In Britain we have a long tradition of natural history enthusiasts, writers and activists. This is probably due to the fact that in Britain, largely as a result of its colonial exploits and early capitalist development, significant numbers of people could enjoy ample leisure time as a result of their wealth to devote time to such pursuits.  

One of the most significant contributions to English natural history was made by parson naturalists, above all Gilbert White, who wrote about plants, animals, and other aspects of nature. 

Clearly, country clergy also had plenty of time on their hands for observing nature! During a period of rising scepticism about Biblical truths and belief in an omniscient god, the religious authorities were keen to find evidence to buttress the creation myth. 
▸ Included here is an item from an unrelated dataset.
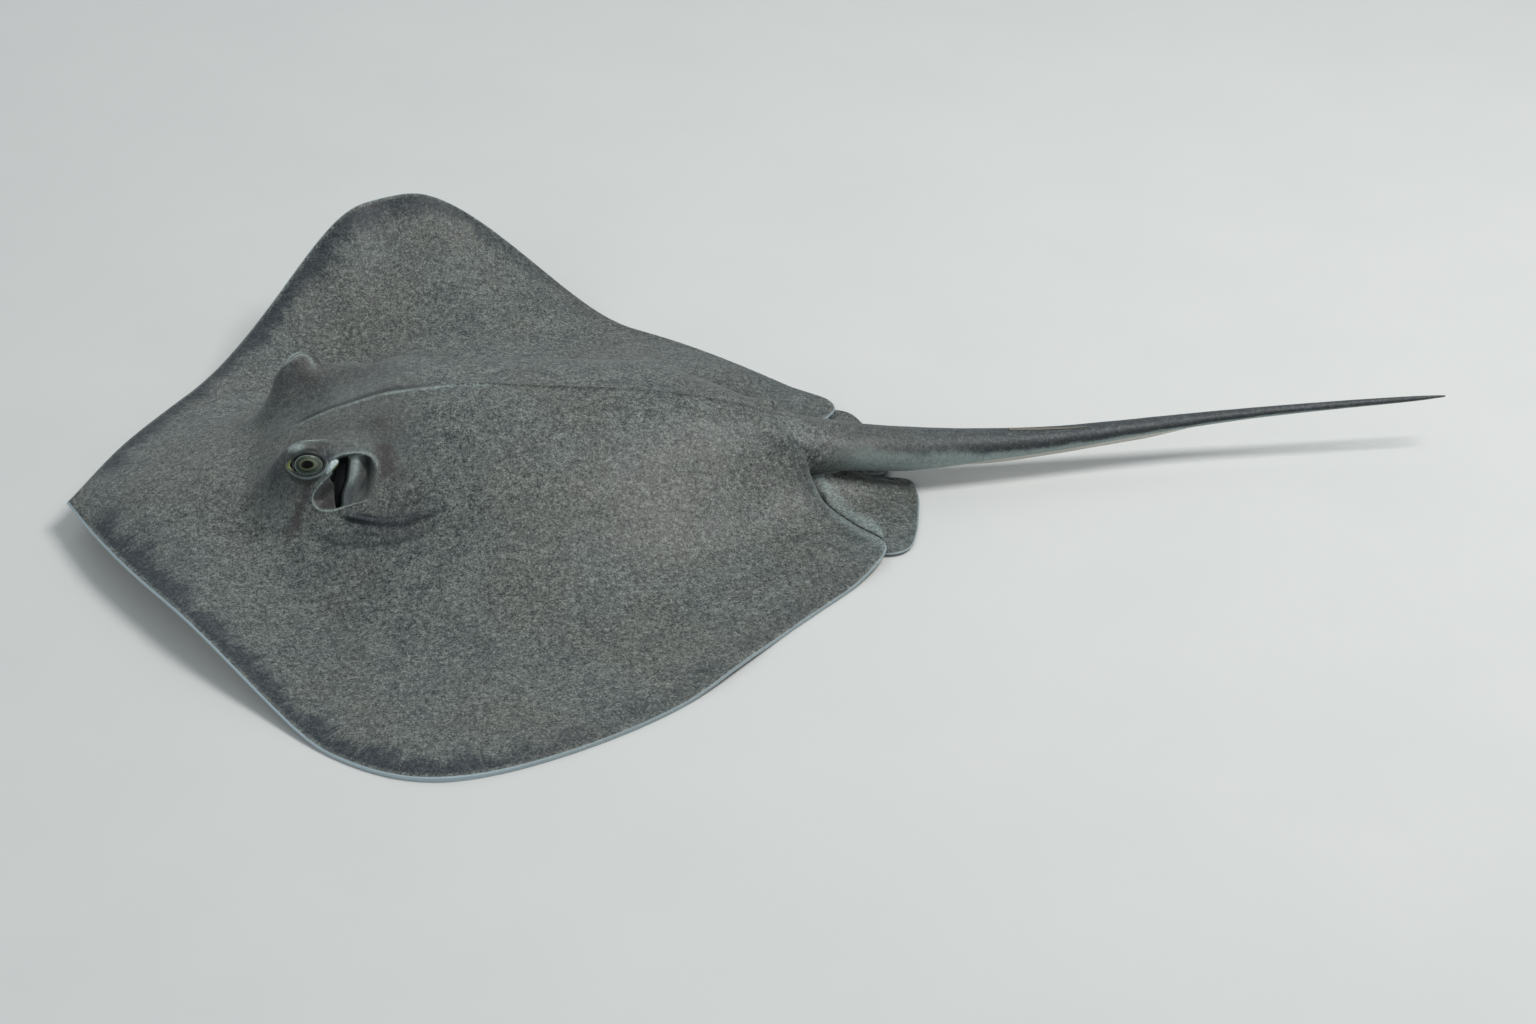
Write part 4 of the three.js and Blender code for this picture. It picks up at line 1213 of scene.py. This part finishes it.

Most of these cleric-naturalists wrote about nature in order to underline the natural theology argument for the existence of God. 

White is widely considered to be the father of natural historians in this country, and his celebrated book, The Natural History of Selborne, has never been out of print since it was first published in 1789. 

White set a precedent for accurate observation and recording. He kept a detailed diary of the wildlife he found and observed in and around the village, where he was the parish vicar.
 
At the time, it was still a common belief that our avian summer visitors, like swallows, martins and swifts, overwintered at the bottom of ponds, to re-emerge each spring.

White was the first person to properly study the behaviour of this group of birds, particularly their arrival and departure times. 

The birds’ behaviour had always been a conundrum for scientists. It seemed ridiculous to think that such small birds could possibly travel vast distances. 

And even such a keen observer as White refused to believe that so potent a symbol of the English countryside could ever leave our shores.

Already in AD79, the Roman savant, Pliny the Elder, had no doubt that swallows migrated to “neighbouring countries,” such as Egypt or Libya, where they sought “sunny retreats … on the mountainsides.” 

This observation seems to have been lost in the centuries that followed. Some, like 17th-century non-conformist Charles Morton, even argued that swallows spent their winters on the moon. 

As he explained in his Compendium Physicae, it was an obvious conclusion. Everyone knew that swallows disappeared in winter; but no-one knew where to. 

They didn’t seem to hide in their nests, in the fissures of trees, or even at the bottom of ponds. He therefore reasoned that they must be where no-one could find them — namely, on the moon. 

Morton was well aware that Galileo had found mountains and seas on the Moon 70 years earlier, and he’d probably read Francis Godwin’s The Man in the Moone (1638), in which an imaginary traveller meets birds on its surface.

We have come a long way since then. White’s work, grounded on real observation, set an example to all who followed in his footsteps. It also led to the setting up of Selborne societies throughout the country.

It was White’s focus on the behaviour of wildlife as much as the physical appearance of plants and animals that made him unique in the field of natural history at the time. 

He patiently observed the behavioural patterns of birds, flowering times of plants, even the hibernation routines of his pet tortoise Timothy, purely for the joy of understanding them. 

His contemporaries and precursors across Europe had focused on morphological differences between species to categorise them or considered them only by their use to humans either as food or medicine. 

But as any naturalist today knows, behaviour can be as big a clue to species identification as detailed physical characteristics.
 
A keen ornithologist, White was also the first to discern that the willow wren (or what we know today as the willow warbler) was actually three separate species — chiffchaff, willow warbler and wood warbler — based on their different songs.

Today, natural history is no longer the preserve of the wealthy and privileged, and has become a hobby occupation of the many, from the millions who take part in the RSPB’s Big Garden Birdwatch to gardeners planting insect-friendly wildflowers.

So don’t forget to keep your eyes skinned for the first swallows to arrive this year and perhaps even begin to keep your own nature diary.